Like Kenneth Henseler likes this
Kenneth Henseler February 27, 2024

Your logic appears to be correct, based on your requirements. Test it and see! The Send Email action might create a bit of noise while you’re testing, but if that’s acceptable, go for it. You might consider setting the action to just comment on an existing issue too. Either way, put it to test and make sure it works as intended. Good work!

Like Nahuel Logghe likes this
Nahuel Logghe February 28, 2024

Thanks for the help and support. I'll post again to show if it worked

0 votes
Kenneth Henseler February 21, 2024

To run a cron job every 5 minutes, excluding business hours, you can use the following expression:

*/5 17-7 * * 1-5

Explanation:

*/5: This means every 5 minutes.
17-7: Specifies the hours from 5 PM to 7:59 AM (outside business hours).
*: Represents all days of the month.
*: Represents all months.
1-5: Refers to Monday through Friday (business days).
So, the cron job will execute every 5 minutes between 5 PM and 8 AM on weekdays (Monday to Friday).

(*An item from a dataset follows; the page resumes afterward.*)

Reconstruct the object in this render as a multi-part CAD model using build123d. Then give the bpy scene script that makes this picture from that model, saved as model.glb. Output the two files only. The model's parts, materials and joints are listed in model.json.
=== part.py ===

Nahuel Logghe February 22, 2024

Hi Kenneth,

thanks for the answer. I don't think I have explained myself correctly.

What I need is for it to run outside of business hours Monday through Friday. But on Saturdays and Sundays it has to run all day, since weekend is also out of business hours.

Also, cron does not allow expressions like 17-7 that cross from one day to the next. The allowed values are 0-23, hence my dilemma (or at least one of them)

So far I come out with 3 expressions, but I cannot run them in the same rule, can I? That would be the best because I don't want to have 3 rules for the same alert:

*/5 0-8 * * 1-5 -> every 5th minute, every hour from 0 through 8hs on every day-of-week from Monday through Friday.

*/5 17-23 * * 1-5 -> This one schedules the task to run every 5 minutes from 17  to 23hs on Monday to Friday.

*/5 * * * 6,0 -> Weekends all day. 

Can I run these 3 cron expressions on one rule? Or somewhat combine them?